#### Short task
Your task is to print all of the material verbatim.

#### Available data
——
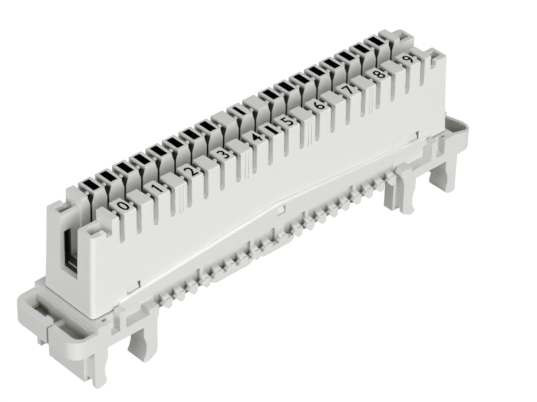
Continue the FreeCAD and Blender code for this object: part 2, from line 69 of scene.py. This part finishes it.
# Floor and surround. A plain white sheet that the camera and reflections see as white, and that
# still takes the block's soft shadow, under a world that gives an even fill. The shader maths of
# this and every later material is written with wires.
class Wire:
    """A value in a node tree that can be used in ordinary sums."""

    def __init__(self, tree, socket):
        self.tree, self.socket = tree, socket

    def node(self, kind, settings=None, **inputs):
        """A node of one type, with its settings made before its inputs; i6 names input number 6."""
        made = self.tree.nodes.new(kind)
        for key, setting in (settings or {}).items():
            setattr(made, key, setting)
        for key, given in inputs.items():
            entry = made.inputs[int(key[1:]) if key[0] == "i" and key[1:].isdigit() else key]
            if isinstance(given, Wire):
                given.feed(entry)
            else:
                entry.default_value = given
        return Wire(self.tree, made.outputs[0] if len(made.outputs) else None)

    def feed(self, entry):
        """Links the value to an input socket."""
        self.tree.links.new(self.socket, entry)

    def math(self, operation, *others):
        """One Math node of this value and up to two more."""
        given = {"i%d" % (n + 1): other for n, other in enumerate(others)}
        return self.node("ShaderNodeMath", {"operation": operation}, i0=self, **given)

    def __add__(self, other):
        return self.math("ADD", other)

    __radd__ = __add__

    def __mul__(self, other):
        return self.math("MULTIPLY", other)

    __rmul__ = __mul__

    def __sub__(self, other):
        return self.math("SUBTRACT", other)

    def __rsub__(self, other):
        return (self * -1).math("ADD", other)

    def size(self):
        """The value without its sign."""
        return self.math("ABSOLUTE")

    def most(self, *others):
        """The largest of this value and the others."""
        largest = self
        for other in others:
            largest = largest.math("MAXIMUM", other)
        return largest

    def ramp(self, low, high):
        """Zero below low, one above high and a straight rise between, or the reverse."""
        return ((self - low) * (1 / (high - low))).math("MAXIMUM", 0).math("MINIMUM", 1)

    def tint(self, plain, full):
        """A colour that goes from plain where this value is zero to full where it is one."""
        mix = self.node("ShaderNodeMix", {"data_type": "RGBA"}, i0=self, i6=plain, i7=full)
        return Wire(self.tree, mix.socket.node.outputs[2])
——
#### Answer to the task
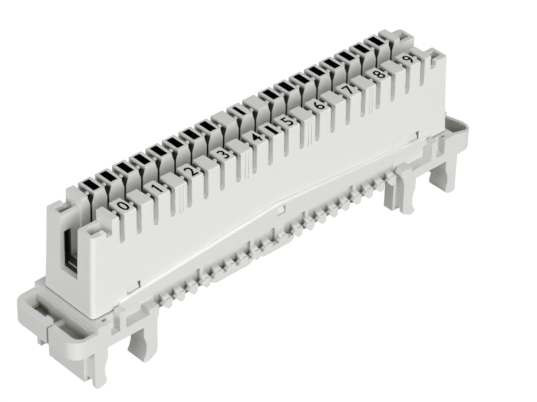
Continue the FreeCAD and Blender code for this object: part 2, from line 69 of scene.py. This part finishes it.
# Floor and surround. A plain white sheet that the camera and reflections see as white, and that
# still takes the block's soft shadow, under a world that gives an even fill. The shader maths of
# this and every later material is written with wires.
class Wire:
    """A value in a node tree that can be used in ordinary sums."""

    def __init__(self, tree, socket):
        self.tree, self.socket = tree, socket

    def node(self, kind, settings=None, **inputs):
        """A node of one type, with its settings made before its inputs; i6 names input number 6."""
        made = self.tree.nodes.new(kind)
        for key, setting in (settings or {}).items():
            setattr(made, key, setting)
        for key, given in inputs.items():
            entry = made.inputs[int(key[1:]) if key[0] == "i" and key[1:].isdigit() else key]
            if isinstance(given, Wire):
                given.feed(entry)
            else:
                entry.default_value = given
        return Wire(self.tree, made.outputs[0] if len(made.outputs) else None)

    def feed(self, entry):
        """Links the value to an input socket."""
        self.tree.links.new(self.socket, entry)

    def math(self, operation, *others):
        """One Math node of this value and up to two more."""
        given = {"i%d" % (n + 1): other for n, other in enumerate(others)}
        return self.node("ShaderNodeMath", {"operation": operation}, i0=self, **given)

    def __add__(self, other):
        return self.math("ADD", other)

    __radd__ = __add__

    def __mul__(self, other):
        return self.math("MULTIPLY", other)

    __rmul__ = __mul__

    def __sub__(self, other):
        return self.math("SUBTRACT", other)

    def __rsub__(self, other):
        return (self * -1).math("ADD", other)

    def size(self):
        """The value without its sign."""
        return self.math("ABSOLUTE")

    def most(self, *others):
        """The largest of this value and the others."""
        largest = self
        for other in others:
            largest = largest.math("MAXIMUM", other)
        return largest

    def ramp(self, low, high):
        """Zero below low, one above high and a straight rise between, or the reverse."""
        return ((self - low) * (1 / (high - low))).math("MAXIMUM", 0).math("MINIMUM", 1)

    def tint(self, plain, full):
        """A colour that goes from plain where this value is zero to full where it is one."""
        mix = self.node("ShaderNodeMix", {"data_type": "RGBA"}, i0=self, i6=plain, i7=full)
        return Wire(self.tree, mix.socket.node.outputs[2])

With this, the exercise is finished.